2/ Right before the next run with new user batches

loader: %Dataloader{
  sources: %{
    ColetteWeb.Dataloaders.GenericEcto => %Dataloader.Ecto{
      repo: Colette.Repo,
      query: #Function<0.115027113/2 in ColetteWeb.Dataloaders.GenericEcto.query>,
      run_batch: #Function<1.115027113/5 in ColetteWeb.Dataloaders.GenericEcto.run_batch>,
      repo_opts: [],
      batches: %{
        {:queryable, #PID<0.2009.0>, Colette.Accounts.User, :one, :id, %{}} => MapSet.new([
          {"0e81b4f6-d80f-48a4-947d-0c0dbdd6e4db",
           "0e81b4f6-d80f-48a4-947d-0c0dbdd6e4db"},
          {"a5cc29e2-8778-4306-951f-ea96461849a0",
           "a5cc29e2-8778-4306-951f-ea96461849a0"},
          {"d435e205-a058-4b6c-bea1-30188cf2e907",
           "d435e205-a058-4b6c-bea1-30188cf2e907"}
        ]),
        {:queryable, #PID<0.2009.0>, Colette.Communities.ActivityAttendance,
         :many, {:activity_id, :count},
         %{
           query_fun: {&Colette.Communities.ActivityAttendances.Query.filtered_by/2,
            %{}}
         }} => MapSet.new([
          {"69da3613-ba71-449b-b432-45538de62909",
           "69da3613-ba71-449b-b432-45538de62909"}
        ])
      },
      results: %{
        {:assoc, Colette.Communities.Activity, #PID<0.2009.0>, :categories,
         Colette.Communities.Category,
         %{}} => {:ok,
         %{
           ["69da3613-ba71-449b-b432-45538de62909"] => [
             %Colette.Communities.Category{
               ...
             },
             %Colette.Communities.Category{
               ...
             }
           ]
         }},
        {:queryable, #PID<0.2009.0>, Colette.Accounts.User, :one, :id, %{}} => {:ok,
         %{
           "03d7f3ce-f308-41c6-abe4-ffa13174ec77" => #Colette.Accounts.User<
             ...
           >
         }},
        {:queryable, #PID<0.2009.0>, Colette.Communities.ActivityAttendance,
         :many, :activity_id,
         %{
           query_fun: {&Colette.Communities.ActivityAttendances.Query.apply/2,
            %{filters: %{limit: 51, offset: 0}, order: [desc: :inserted_at]}}
         }} => {:ok,
         %{
           "69da3613-ba71-449b-b432-45538de62909" => [
             %Colette.Communities.ActivityAttendance{
               ...
             },
             %Colette.Communities.ActivityAttendance{
               ...
             },
             %Colette.Communities.ActivityAttendance{
               ...
             }
           ]
         }}
      },
      default_params: %{},
      options: []
    },
    ColetteWeb.Dataloaders.GenericKv => %Dataloader.KV{
      load_function: #Function<0.39766397/2 in ColetteWeb.Dataloaders.GenericKv.load>,
      opts: [max_concurrency: 24, timeout: 30000],
      batches: %{},
      results: %{}
    }
  },
  options: [get_policy: :raise_on_error]
}
[label: "AFTER ON LOAD"]
[label: "AFTER ON LOAD"]

Multiple other runs happen right after.

All in all, this results in one Ecto query being called two times with different IDs:

SELECT u0."id", ... FROM "users" AS u0 WHERE (u0."id" = ANY($1))

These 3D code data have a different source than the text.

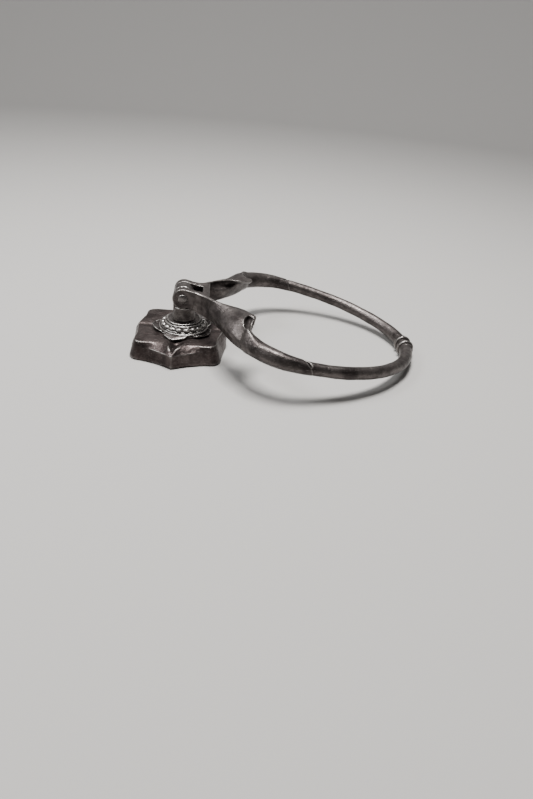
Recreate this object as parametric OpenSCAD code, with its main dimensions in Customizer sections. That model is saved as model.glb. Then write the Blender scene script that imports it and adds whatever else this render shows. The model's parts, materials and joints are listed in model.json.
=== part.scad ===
// Wrought iron door knocker: a shaped backplate with a stack of ornamental rings, a post whose
// tang passes through the door, and a heavy stirrup ring that swings on a riveted pin.
// Millimetres. The origin is the middle of the shank at the door's face. +Z points out of the door,
// +X towards the knop that strikes, and +Y along the hinge pin.

/* [Backplate] */
// Side of the square backplate, between its corners' outer edges
plate_w = 68; // [62:1:74]
// Height of the plate's upright edge
plate_edge = 11; // [8:0.5:12]
// How far the points in the middle of the near and far sides stand out
plate_point = 9.5; // [4:0.5:12]
// How far the points in the middle of the left and right sides stand out
plate_nib = 1.5; // [0:0.5:4]
// Radius of the plate's four corners
plate_corner = 8; // [4:0.5:12]
// Turn of the plate about the shank, as the smith left it
plate_turn = -6; // [-10:1:10]
// Height of the flat seat in the middle of the plate, where the ornament sits
seat_z = 13.8; // [13:0.2:15]

/* [Ornament] */
// Number of curled leaves around the post
leaf_count = 5; // [3:1:7]
// Reach of the leaves from the middle
leaf_reach = 24; // [22:0.5:26]
// Number of beads in the beaded ring
bead_count = 18; // [12:1:20]
// Radius of the circle through the beads
bead_circle = 16.2; // [15:0.1:17]

/* [Post and shank] */
// Diameter of the post at its foot
post_foot = 17.6; // [16:0.2:20]
// Thickness of the flat tongue that the fork straddles
tongue = 9.6; // [8:0.2:10]
// Diameter of the rounded eye on the tongue and on the fork
eye = 15.2; // [14:0.2:16]
// Diameter of the shank that passes through the door
shank = 10; // [8:0.5:10]
// Thickness of the door that the shank is made for
door = 40; // [30:1:50]

/* [Hinge] */
// Height of the pin's axis above the door
pin_z = 42; // [41:0.5:46]
// Diameter of the hinge pin
pin = 5.6; // [5:0.2:6.4]

/* [Ring] */
// Distance from the pin to the middle of the bar at the knop
ring_reach = 179; // [170:1:185]
// Half width of the ring, to the middle of the bar
ring_half = 75; // [70:1:80]
// Diameter of the ring's bar
bar = 9; // [8:0.5:10]
// Diameter of the knop's two bands
knop = 13.4; // [12:0.2:15]

/* [Hidden] */
$fn = 64;

// Fits
bore_play = 0.15;     // around the shank, in the plate and the rings
thread_play = 0.06;   // around the threaded end, in the nut
washer_play = 0.4;    // around the threaded end, in the washer
pin_play = 0.06;      // around the pin, in the tongue's eye
side_play = 0.4;      // between the tongue and each of the fork's cheeks

// Heights of the stack above the plate's seat
leaf_t = 1.4;
base_t = 2.8;
bead_t = 2.8;
collar_t = 2.2;
base_z = seat_z + leaf_t;
bead_z = base_z + base_t;
collar_z = bead_z + bead_t;
post_z = collar_z + collar_t;

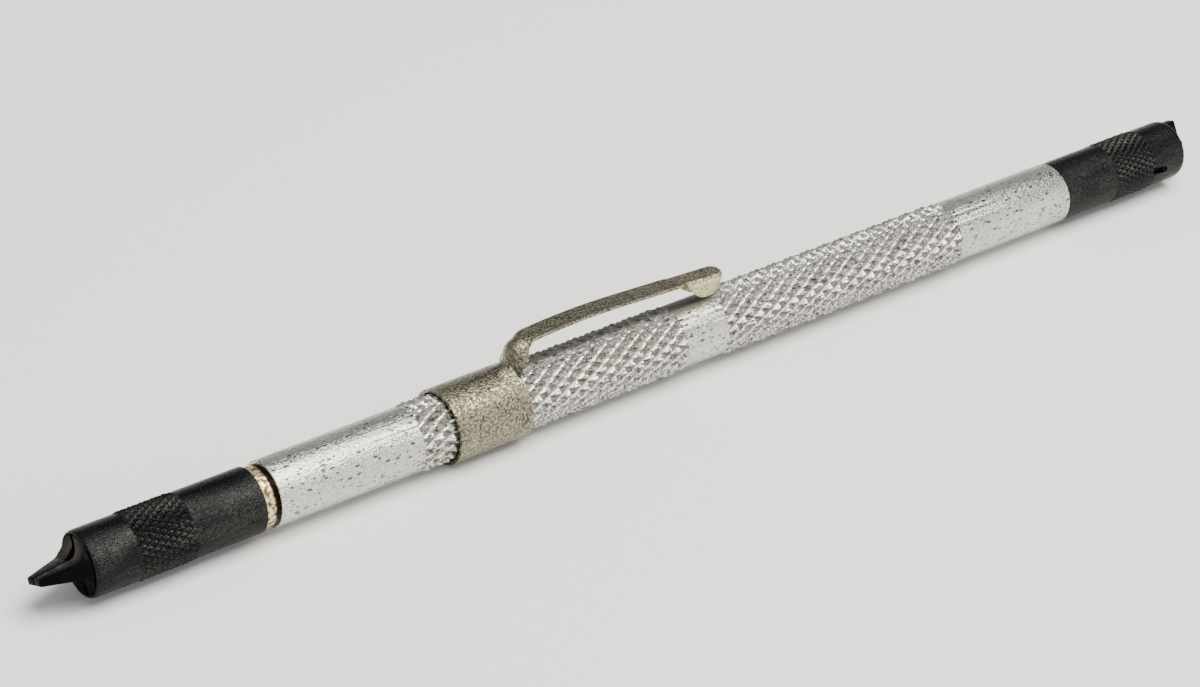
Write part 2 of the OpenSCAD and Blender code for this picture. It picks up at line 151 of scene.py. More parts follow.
class ScrewStarterSleeves(bpy.types.PropertyGroup):
    """Sizes that both sleeves share"""
    outer_d: length("Diameter", "Outer diameter of a sleeve", 7.8)
    crest_d: length("Crest diameter", "Diameter over the fine knurl", 8.06)
    groove_d: length("Groove diameter", "Diameter at the bottom of the fine knurl", 7.62)
    bore_d: length("Bore", "Bore of a sleeve", 7.0)
    skirt_d: length("Skirt bore", "Bore of the skirt over the neck", 7.4)
    skirt_depth: length("Skirt depth", "Depth of the skirt's bore", 2.05)
    grip_len: length("Knurl length", "Length of the fine knurl", 7.1)
    nose_len: length("Nose length", "Plain nose in front of the fine knurl", 5.5)
    nose_drop: length("Nose drop", "How far the rounded nose falls towards the mouth", 0.25)
    nose_round: length("Nose round", "Length of the rounded nose", 0.8)
    lip: length("Lip", "Chamfers of the mouth and of the rear edge", 0.1)
    slot_w: length("Slot width", "Width of the slot that a cam pin runs in", 0.89)
    slot_len: length("Slot travel", "How far a cam pin runs along the sleeve", 1.75)
    slot_back: length("Slot place", "Distance of a cam slot from the front", 3.8)
    teeth: count("Teeth", "Fine knurl grooves round the sleeve, each way", 30)
    pitches: count("Diamonds", "Diamonds along the fine knurl", 5)


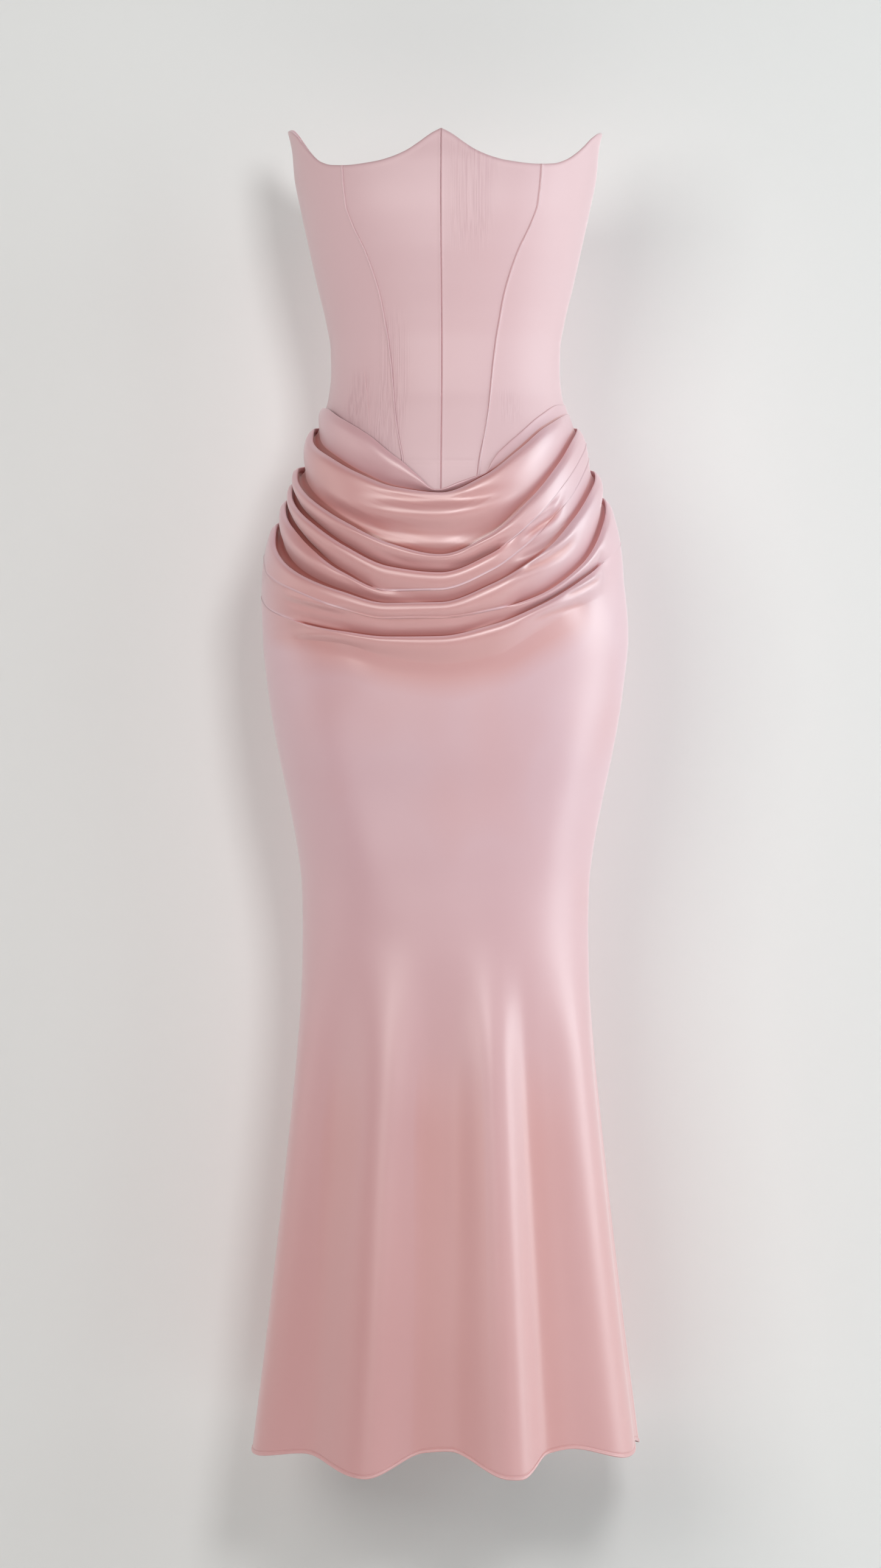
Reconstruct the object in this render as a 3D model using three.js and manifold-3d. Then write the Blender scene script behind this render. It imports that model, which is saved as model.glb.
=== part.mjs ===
// Strapless mermaid gown, filled out as if worn and held at the waist.
// Millimetres, +Z up, the front faces -Y, the origin is the middle of the waist.
// Angles are degrees round the body from centre front, positive towards +X.

import * as THREE from "three";
import { mergeVertices } from "three/addons/utils/BufferGeometryUtils.js";
import Module from "manifold-3d";

// Driving dimensions
const CLOTH = 1.5; // satin on its backing
const SEAM_GAP = 0.3;
const SIDE_SEAM = 98; // degrees, a little behind the widest line
const BACK_PRINCESS = 138;
const DRAPE_LIFT = 2.2; // the skirt front laps over the bodice's edge
const LIFT_START = -180; // from here down the front comes back to the body
const LIFT_END = -320;
const EDGE_LAP = 2.5; // how far the bodice's lower edge runs in behind the skirt front
const POCKET = 1.8; // how far each fold runs down behind the lip of the next one
const LIP_IN = 1.2; // the front's upper edge, and the cloth above each lip, end this far in
const POCKET_OPEN = 4; // a lip that stands out this far has its full pocket
const BACK_WAIST = -44.5;
const WAIST_LEVELS_BY = 0.25; // share of the way round the back where the waist seam is level
const SIDE_OF_BODY = 90; // degrees, where the front's depth gives way to the back's
const CUP_RISE = 4;
const CUP_ANGLE = 36;
const CUP_HEIGHT = 150;
const CUP_SPREAD = 24; // degrees
const CUP_REACH = 45; // up and down
const FLUTE_TOP = -560; // the flutes start just below the knee
const FLUTE_FULL = -1080;
const FLUTE_OPENING = 90; // they open to their first share within this height
const FLUTE_FIRST_SHARE = 0.45;
const FLUTE_CURVE = 1.25;
const SKIRT_GAP_HEIGHT = -500; // where the skirt's seam gaps are measured
const BACK_ROW_CURVE = 1.1; // the back's rows lie a little closer together at the waist

const SATIN = { color: 0xd9b6ba, roughness: 0.42, metalness: 0 };
const METAL = { color: 0xd3bdb9, roughness: 0.3, metalness: 1 };
const TAPE = { color: 0xcdaaae, roughness: 0.7, metalness: 0 };

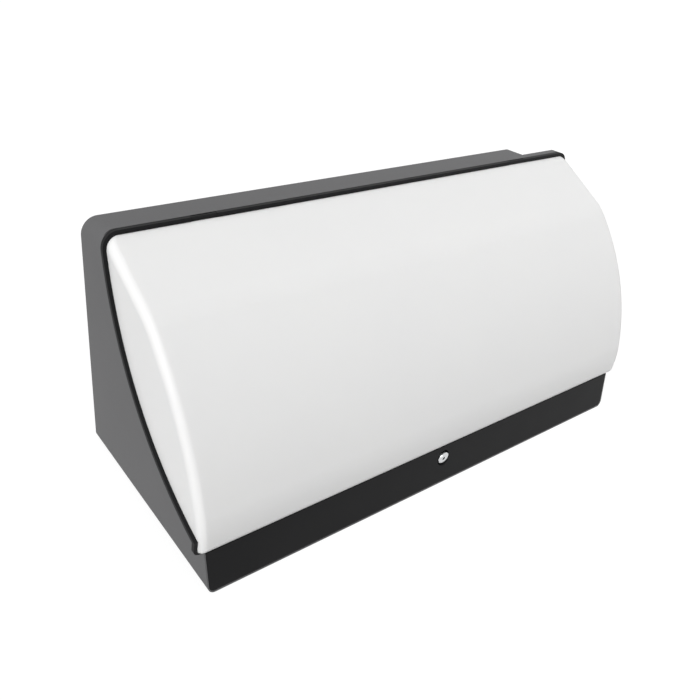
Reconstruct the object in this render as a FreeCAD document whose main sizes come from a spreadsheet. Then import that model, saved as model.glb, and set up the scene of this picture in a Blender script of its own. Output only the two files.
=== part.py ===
"""Wedge-shaped wall pack light: die-cast housing with a flared mouth, and a hinged cover
that carries the opal diffuser, the black rim and the front skirt with its captive screw.

Frame: X along the width, -Y out of the wall towards the viewer, +Z up, millimetres.
Heights are drawn from the underside of the base and every sub-part is then lowered by
fixing_height, so that the origin is the middle of the four wall fixings, on the wall plane.
"""
import FreeCAD, Part
import math
import os
import Sketcher
from FreeCAD import Rotation, Vector

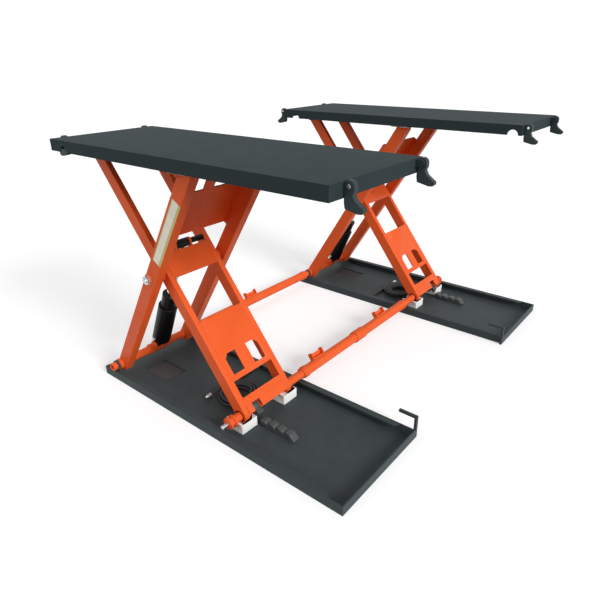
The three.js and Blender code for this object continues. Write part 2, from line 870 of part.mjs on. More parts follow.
// Route of the hose: straight from the boss on the rail, round a flat two layer coil, then down
// to its coupling on the tray floor
function hoseRoute() {
  const floor = trayPlate + hoseRadius + hoseLift;
  const upper = floor + layerRise;
  const innerRadius = coilOuterRadius - coilPitch * coilTurnsALayer;
  const steps = Math.round(coilTurnsALayer * loopSteps);
  const climb = loopSteps / 2;
  const at = (step, radius, z) => {
    const angle = Math.PI - (step / loopSteps) * 2 * Math.PI;
    const x = coilMiddle + radius * Math.cos(angle);
    return new THREE.Vector3(x, coilOffset + radius * Math.sin(angle), z);
  };
  const points = [new THREE.Vector3(hoseLine, -halfTray + flangeWidth + seatGap, floor)];
  for (let i = 0; i <= steps; i += 1) {
    points.push(at(i, coilOuterRadius - (coilPitch * i) / loopSteps, floor));
  }
  for (let i = 1; i < climb; i += 1) {
    const share = (1 - Math.cos((Math.PI * i) / climb)) / 2;
    points.push(at(steps + i, innerRadius, floor + layerRise * share));
  }
  for (let i = 0; i <= steps; i += 1) {
    points.push(at(steps + climb + i, innerRadius + (coilPitch * i) / loopSteps, upper));
  }
  const dropSteps = climb / 2;
  const drop = upper - couplingHeight();
  for (let i = 0; i <= dropSteps; i += 1) {
    const share = (1 - Math.cos((Math.PI * i) / dropSteps)) / 2;
    const y = coilOffset + endLevelRun + (endDropRun * i) / dropSteps;
    points.push(new THREE.Vector3(hoseLine, y, upper - drop * share));
  }
  points.push(new THREE.Vector3(hoseLine, couplingStart, couplingHeight()));
  return points;
}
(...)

Considering, the organizer is not needed to fetch the attendances and then the attendees, is there any way to prevent different runs on some batches?

Thanks!

benwilson512 commented 1 year ago

Right so this just means that the batches are accumulated in different passes on the document due to some prior async loading. In your specific case to simplify your query you have:

query Activity($id: UUID!, $after: String, $before: String, $first: Int, $last: Int) {
      activity(id: $id) {
        # This happens in pass 1
        organizer {
          id 
        }
        # This happens in pass 1
        attendances(after: $after, before: $before, first: $first, last: $last) {
          edges {
            node {
              # This happens in pass 2
              attendee {

Based on what I see in your logs it looks like both the organizer field and the attendances field use Dataloader. Absinthe runs through the document in its first pass and accumulates batches for those two things, and then it executes them. It can't possibly add attendee to the first pass because attendances hasn't resolved yet.

After that first pass Absinthe goes back through, fills in the loaded data, and can proceed to accumulate any new batches further down the tree.